Se me cocinan las cosas dentro despacísimo y mis revelaciones son siempre tardías


Probábamos distintos estilos, incluido el de la hoja de hierba, que se llama así porque se supone que los caracteres quedan ligeros, finos y arremolinados, como la hierba movida por el viento, pero a mí me salían frenéticos, fruto de un ataque de nervios. Mi profesor asentía, volvía a decir lo buena que era la caligrafía para estar "azí" haciendo caligrafía y subiéndose las gafas con el índice me daba alguna indicación de la que yo entendía el 25%. Con eso íbamos tirando.

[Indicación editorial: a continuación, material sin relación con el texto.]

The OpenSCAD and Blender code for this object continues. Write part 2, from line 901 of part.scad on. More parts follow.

Un día, para facilitar la comunicación, se trajo a su hija, una universitaria parlanchina que pasó la tarde haciéndole constar todo lo que decía en dialecto. Él, que creía estar todo el rato hablando un mandarín puro, no daba crédito. "¿Eso tampoco se dice? ¿Tampoco lo va a entender?", preguntaba escandalizado con los ojos en blanco. Qué cruz la suya.

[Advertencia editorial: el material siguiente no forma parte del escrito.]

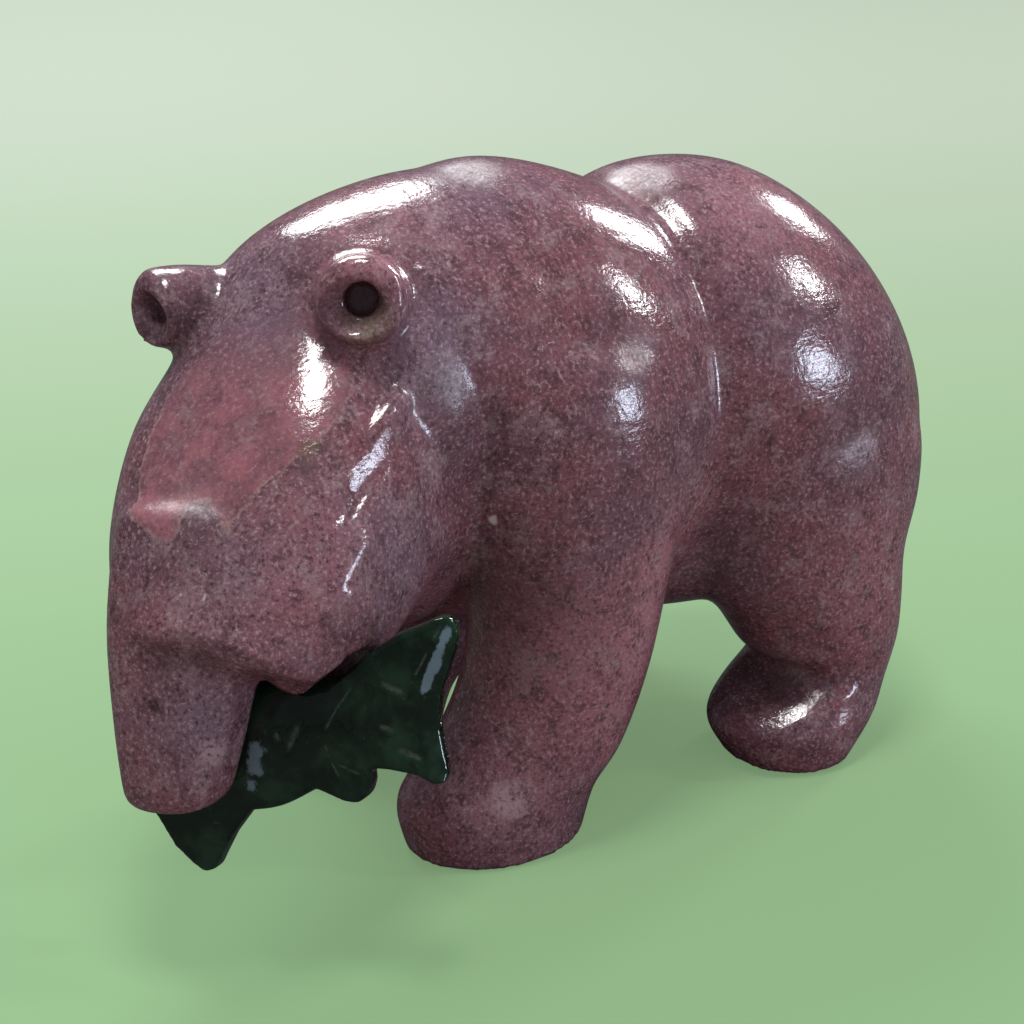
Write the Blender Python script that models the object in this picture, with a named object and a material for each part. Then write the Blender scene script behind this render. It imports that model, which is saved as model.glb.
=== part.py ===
"""Carved rhodonite bear with its head lowered, holding a flat jade fish in its mouth.

Metres, +Z up. The bear faces -Y, its left side is at +X, and its soles stand on Z = 0.
The bear is one stone and the fish is another. The forms are free carving, so they are
written in millimetres of a bear LENGTH long, and share() turns them into metres.
"""

from math import copysign, cos, radians, sin

import bmesh
import bpy
from mathutils import Matrix, Vector

# Driving dimensions
LENGTH = 0.115
DRAWN_LENGTH = 115.0
FISH_THICKNESS = 0.0046
FIN_THICKNESS = 0.0026
MOUTH_CLEARANCE = 0.0003
EAR_HOLE_DIAMETER = 0.0038
EAR_HOLE_DEPTH = 0.0042

# How finely the stone is cut
GRAIN = 0.0009
POLISH_STEPS = 8
BEAR_TRIANGLES = 7100
FISH_TRIANGLES = 1800
FISH_GRAIN = 0.0005
FISH_POLISH_STEPS = 3
FISH_SQUARENESS = 2.3
RING_POINTS = 28
RING_STEPS = 4

# How the head hangs: turned to the bear's left, its left ear higher
HEAD_YAW = radians(32)
HEAD_ROLL = radians(9)
CROWN = (6.0, -40.0, 69.0)

# The bite, where the fish lies flat between the jaws, measured from the muzzle's root
MOUTH_YAW = radians(39)
MOUTH_ROLL = radians(12)
MOUTH_DIP = radians(79)
MUZZLE_ROOT = (-3.0, 24.5, -29.0)
BITE_DEPTH = 10.0
MOUTH_CORNER = 5.0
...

Llegó el momento de repetir las utilidades de la caligrafía, el asentimiento seco, el desliz de las gafas, mi asunción resignada. La chica me miró entonces y me dijo muy despacio, como si fuera una inconsciente: "Lo que quiere decir es que lo bueno de la caligrafía es que, mientras la practicas, no puedes hacer nada más, que ese rato solo te dedicas a eso".

Esa lección me llegó tarde. Ni siquiera me caló en aquel momento porque soy muy lenta, se me cocinan las cosas dentro despacísimo y mis revelaciones son siempre tardías, cuando ya todo el mundo las sabe. Una de las razones por las que, además de admirar cómo escribe, tengo verdadero cariño a David Foster Wallace (cariño como si fuera mi amigo, ese cariño) es que a él le pasó lo mismo. Cuenta su biógrafo lo que tardó en darse cuenta de la felicidad que hay dentro de la concentración, de dedicarse a una actividad y sumergirse en ella, de ensimismarse, de apasionarse y entregarse, de salir de ella como si ascendieras a la superficie después de bucear, cambiando de presión y de elemento, tanto que te perdiste. Es algo que solo llegó a aprender en la mediana edad, después de mil horas de terapia, eternos tratamientos contra la depresión, recaídas, intentos de suicidio, cientos y cientos de páginas escritas.

Lo dicen los budistas -cuando como, como; cuando duermo, duermo- lo dice el maldito mindfulness -aquí y ahora- lo dice Thomas Merton -que nos llama a concentrarnos en silencio-. Lo dicen las vidas perseverantes de los científicos probando algo mil veces, de los músicos ensayando hasta el aburrimiento, del jardinero empeñado en cuidar una variedad que siempre se le muere. Lo dicen los niños, nosotros mismos cuando lo fuimos, la burbuja en la que vivíamos escuchando historias repetidas o pintando sin salirnos del margen, pequeñeces que nos duraban horas. Lo dice nuestra mirada perdida mientras picamos cebolla y luego pimiento y luego puerro, sin repasar nada, sin recordar nada, sin anticipar nada, solo cuidando de no cortarnos.

Que me lo hayan dicho tantas veces y haya tardado tanto en aprenderlo. Que lo vaya a recordar siempre zarabeteado, lo buena, lo buenísima que es la caligrafía para detenerse, para concentrarse, para estar "azí" haciendo caligrafía.